Restate, exactly and only, the lines from the first through the line containing "shares and landsides.".

■ ■ ■

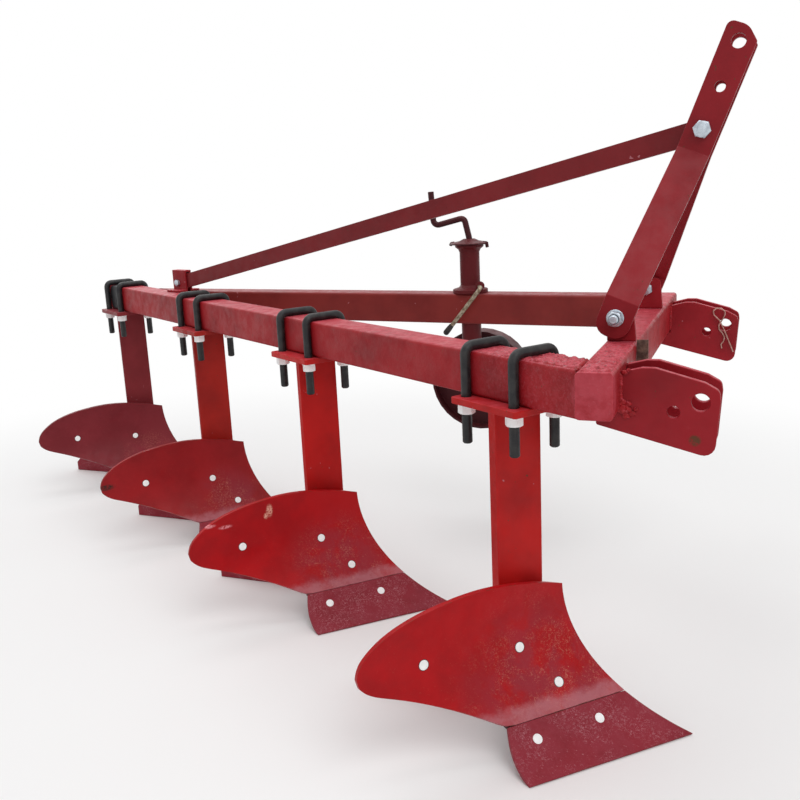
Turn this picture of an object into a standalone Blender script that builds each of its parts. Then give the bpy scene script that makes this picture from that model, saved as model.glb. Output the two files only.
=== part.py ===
"""Four-furrow mounted mouldboard plough, standing on its shares and landsides.

X points forward to the tractor, Y to the left, Z up; the ground is Z = 0.
The origin is on the ground, below the middle of the plough's outer box.
"""
import math

import bmesh
import bpy
from mathutils import Matrix, Vector

# Fits and finish
GAP = 0.0003
WELD_GAP = 0.0005
ROUND_STEPS = 5
ROD_SIDES = 12
TURN_SIDES = 32
SMOOTH_ANGLE = math.radians(35)

# Hitch: lower link pins, seen from the origin
PIN_X = 1.1114
HITCH_Y = -0.0881
HITCH_HALF = 0.389
PIN_DROP = 0.0570
PIN_BORE = 0.0285
SMALL_BORE = 0.0200
SMALL_BACK = 0.0400
SMALL_DROP = 0.0165
LINK_PLATE = 0.012
LINK_GAP = 0.054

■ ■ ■

- **The output**
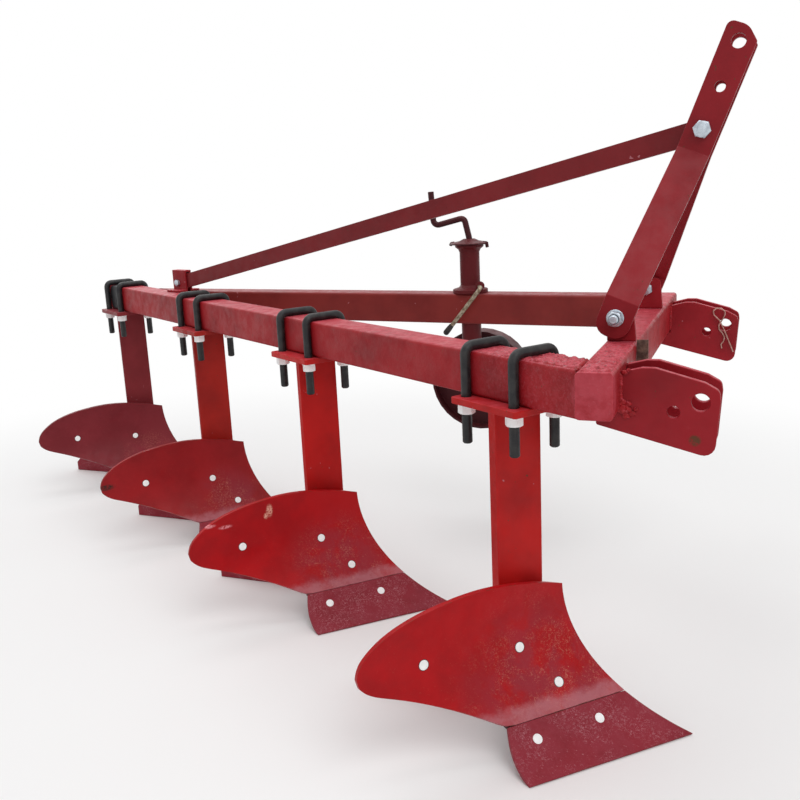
Turn this picture of an object into a standalone Blender script that builds each of its parts. Then give the bpy scene script that makes this picture from that model, saved as model.glb. Output the two files only.
=== part.py ===
"""Four-furrow mounted mouldboard plough, standing on its shares and landsides.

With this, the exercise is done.